Fernando Medina ofereceu de mão beijada 2,8 milhões de euros à sociedade de advogados Cuatrecasas. Sem abrir qualquer concurso público, sem concorrência e para representar o Estado português num diferendo em tribunal arbitral com fundos das Maurícias no processo BES.
Há a corrupção. E depois há a corrupção de Estado, a corrupção endémica e estrutural, promovida pelo próprio regime. Assim, nem sequer é preciso cometer um crime, um ilícito, uma ilegalidade. Basta ter uma boa agenda de contactos, de A a Z. Trata-se das redes clientelares que garantem às empresas próximas do Estado obesas negociatas, mesmo que inúteis ou perdulárias para os portugueses. Entre elas, as famigeradas sociedades de advogados que capturaram parlamentos, Conselho de Ministros, Conselho de Estado, abocanhando tudo o que mexe.
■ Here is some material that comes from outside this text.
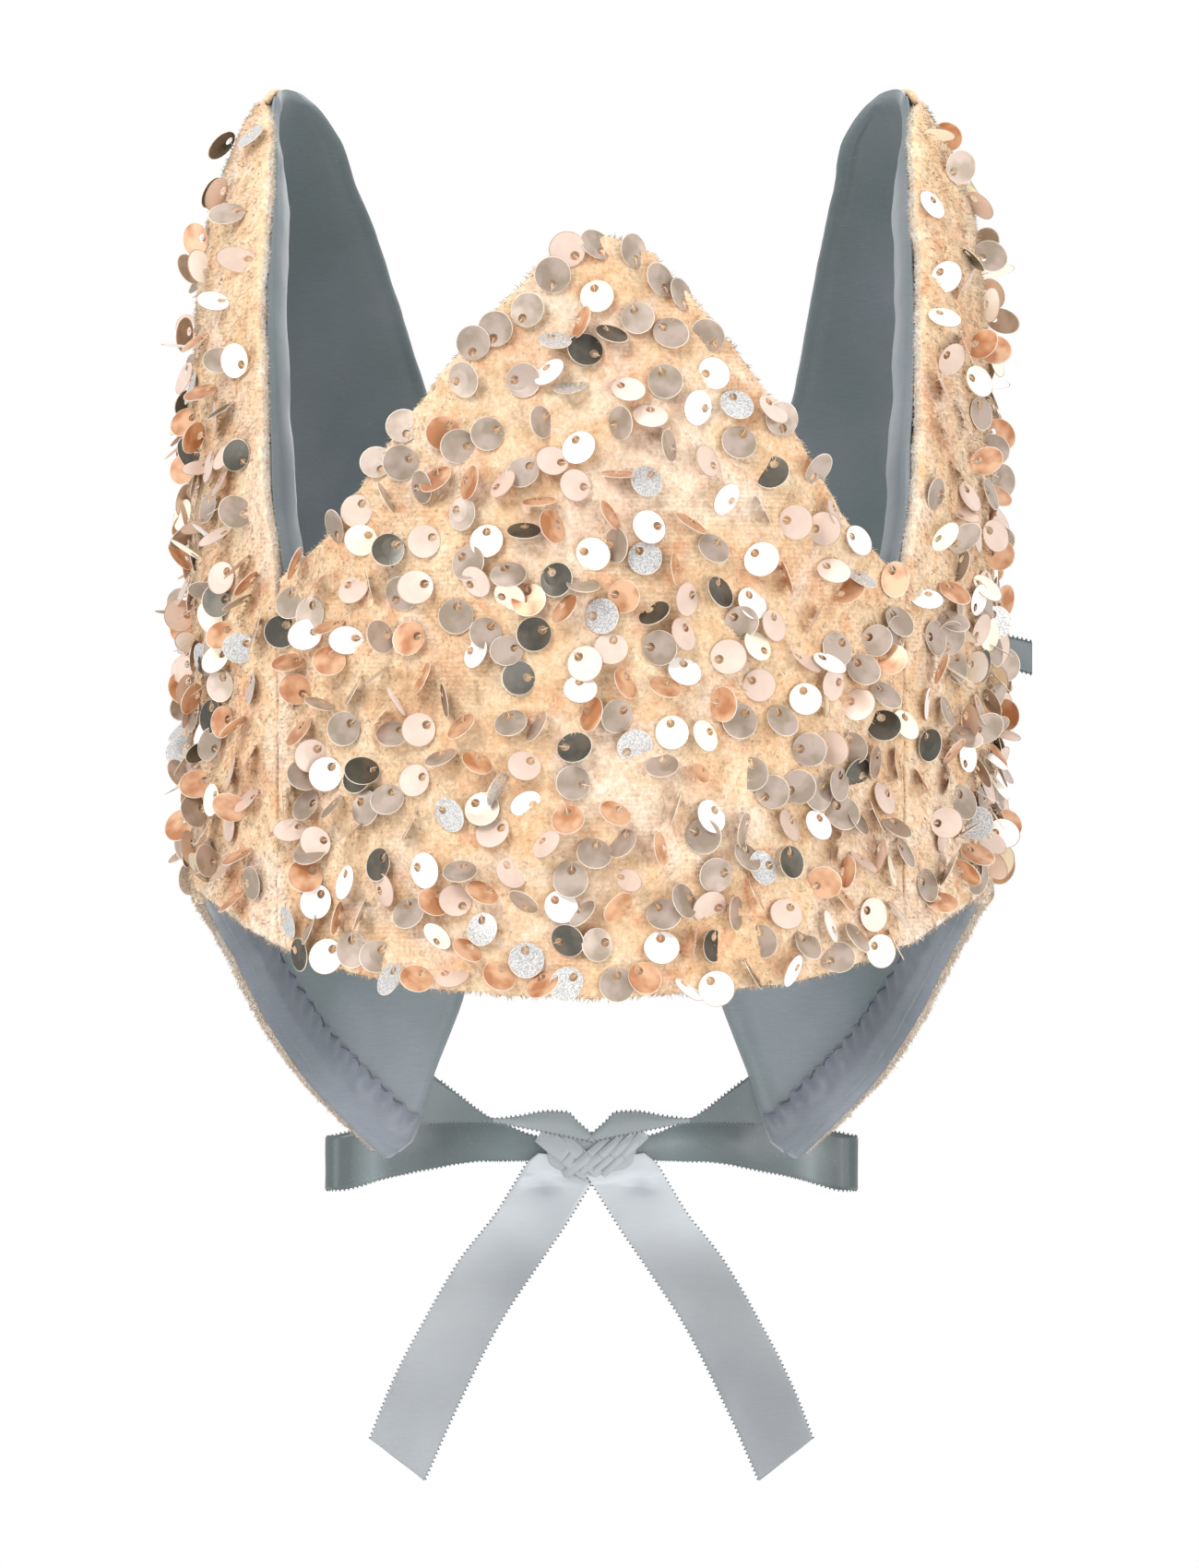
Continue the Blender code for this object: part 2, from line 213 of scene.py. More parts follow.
def side_outline(u, v, side):
    nape_z, nape_angle = REAR_EDGE[0][0] * MM, REAR_EDGE[0][1]

    def bottom(t):
        angle = between(SEAM_ANGLE, nape_angle, t)
        return angle, through(HEM, angle) * MM

    left = upright(front_angle, through(HEM, SEAM_ANGLE) * MM, BEND_HEIGHT)
    right = upright(lambda z: rear_angle(z, side), nape_z, BEND_HEIGHT)
    return coons(bottom, bend_line(side), left, right, u, v)


def ear_outline(u, v, side):
    (front_z, front_top), (rear_z, rear_top) = FRONT_EDGE[-1], REAR_EDGE[-1]

    def top(t):
        rise = TIP_RISE * 4 * t * (1 - t)
        return between(front_top, rear_top, t), between(front_z, rear_z, t) * MM + rise

    left = upright(front_angle, BEND_HEIGHT, front_z * MM)
    right = upright(lambda z: rear_angle(z, side), BEND_HEIGHT, rear_z * MM)
    return coons(bend_line(side), top, left, right, u, v)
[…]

Um dos seus instrumentos é dito ajuste direto. Nestas teias de proximidade e influência com que se parasita todo o setor público, muitas vezes esta escolha é até pessoal, violando grosseiramente todas as regras, e revelando a vontade deliberada de favorecer certa empresa. Por isso é que algumas são contratadas repetidamente e passaram a ser nomes conhecidos da população.
Entre 2020 e 2022, o Estado e o respetivo setor (autarquias, entidades públicas, ordens profissionais) só muito raramente celebrou contratos de serviços com escritórios de advogados através de concurso público. Apenas 1% . Eis Administração Pública de joelhos para que por ela litiguem ou deem pareceres, entrando-se num ciclo vicioso porque quando se contrataram assim escritórios de advogados oferta-se-lhes ainda mais poder de influência no coração das instituições públicas. Pior: há zero transparência, é impossível saber quem são os clientes privados dessas sociedades de advogados e alguns desses grandes escritórios estão envolvidos na própria redação da legislação: têm os seus tais braços armados na assembleia da república, por exemplo. Mas quem se importa com os conflitos de interesses em Portugal, mesmo quando eles são flagrantes?!
Um dos alçapões que torna possível o ajuste direto a granel é o constante invocar das normas excecionais do código de contratação pública. Já se sabe: como dizia Branquinho da Fonseca, em Portugal o provisório tende a tornar-se definitivo, o excecional passa a banal.
Não pode então espantar que, segundo apurou o jornal digital Página Um, o ministro das Finanças privilegie assim a Cuatrecasas enquanto comete a insanável incongruência de, no respetivo contrato, permitir-lhe que recorra «à subcontratação de serviços a prestar por terceiro», assumindo a incapacidade daquela sociedade cumprir sem a assessoria especializada de outros escritórios.
Aguarda-se que o Tribunal de Contas rejeite o visto e remeta para um procedimento de concurso público. Quanto a serviços jurídicos no Estado competentes que dispensem este regabofe, é para esperar sentando. Já a mudança deste sistema corrupto chega depois de Godot. Não vale a pena manter-se acordado.